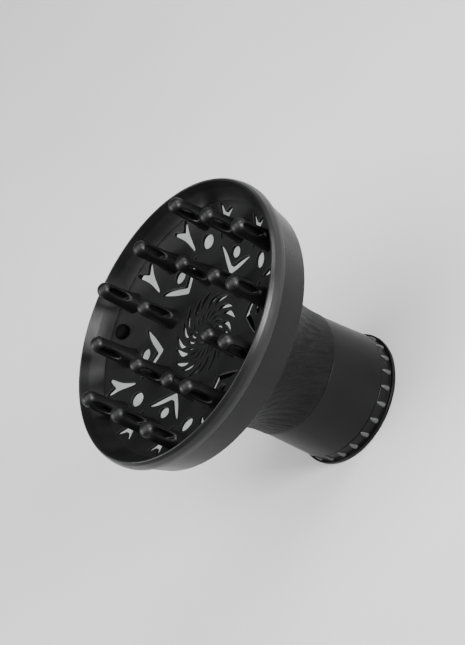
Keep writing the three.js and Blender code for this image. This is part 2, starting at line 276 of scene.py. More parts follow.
==
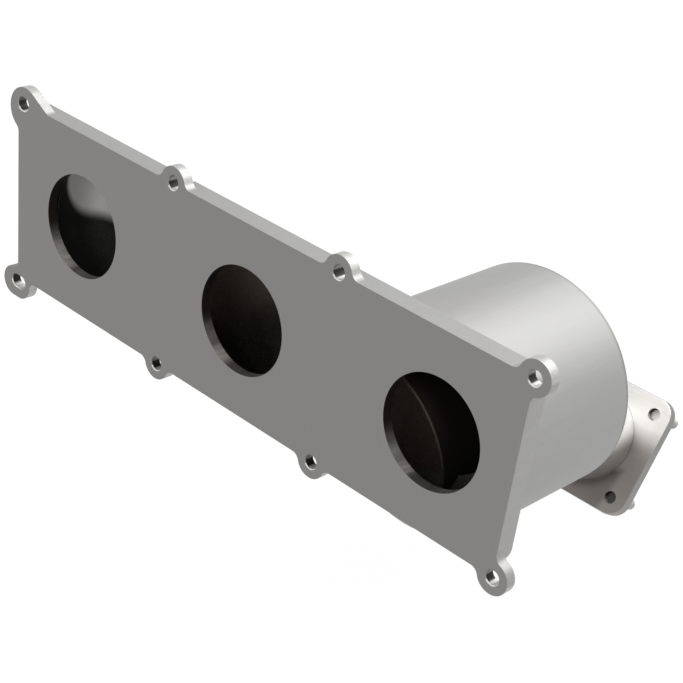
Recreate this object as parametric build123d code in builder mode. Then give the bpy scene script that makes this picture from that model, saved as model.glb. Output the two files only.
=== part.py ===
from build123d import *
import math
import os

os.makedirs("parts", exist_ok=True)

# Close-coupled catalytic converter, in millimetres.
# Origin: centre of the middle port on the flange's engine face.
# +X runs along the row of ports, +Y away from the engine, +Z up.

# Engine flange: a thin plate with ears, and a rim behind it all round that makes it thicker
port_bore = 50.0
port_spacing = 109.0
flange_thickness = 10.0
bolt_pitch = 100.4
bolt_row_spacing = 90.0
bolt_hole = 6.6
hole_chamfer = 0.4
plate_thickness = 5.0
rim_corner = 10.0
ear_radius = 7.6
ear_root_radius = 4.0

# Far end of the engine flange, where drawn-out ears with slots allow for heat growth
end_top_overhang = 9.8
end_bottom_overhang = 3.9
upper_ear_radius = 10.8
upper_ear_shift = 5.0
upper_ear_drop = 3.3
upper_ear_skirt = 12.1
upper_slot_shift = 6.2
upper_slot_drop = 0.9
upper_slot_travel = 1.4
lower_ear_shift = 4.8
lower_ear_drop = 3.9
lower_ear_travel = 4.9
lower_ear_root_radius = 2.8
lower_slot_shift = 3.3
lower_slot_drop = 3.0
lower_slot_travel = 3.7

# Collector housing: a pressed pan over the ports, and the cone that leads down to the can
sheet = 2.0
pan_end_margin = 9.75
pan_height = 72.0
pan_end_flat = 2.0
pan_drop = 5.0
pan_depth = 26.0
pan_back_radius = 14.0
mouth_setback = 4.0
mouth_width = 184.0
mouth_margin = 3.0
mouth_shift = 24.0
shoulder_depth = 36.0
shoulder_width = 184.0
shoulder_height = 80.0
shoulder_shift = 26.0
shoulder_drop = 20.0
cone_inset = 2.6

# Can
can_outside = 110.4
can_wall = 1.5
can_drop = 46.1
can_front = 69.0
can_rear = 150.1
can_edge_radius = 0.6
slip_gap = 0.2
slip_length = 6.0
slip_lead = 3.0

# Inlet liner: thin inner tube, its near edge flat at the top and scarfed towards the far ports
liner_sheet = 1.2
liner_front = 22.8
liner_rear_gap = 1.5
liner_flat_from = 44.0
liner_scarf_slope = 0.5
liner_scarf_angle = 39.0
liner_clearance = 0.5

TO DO
Repeat exactly the lines from the one containing "Recreate this object" to the one containing "# +X runs along", both lines included, and nothing else.

TASK RESPONSE
Recreate this object as parametric build123d code in builder mode. Then give the bpy scene script that makes this picture from that model, saved as model.glb. Output the two files only.
=== part.py ===
from build123d import *
import math
import os

os.makedirs("parts", exist_ok=True)

# Close-coupled catalytic converter, in millimetres.
# Origin: centre of the middle port on the flange's engine face.
# +X runs along the row of ports, +Y away from the engine, +Z up.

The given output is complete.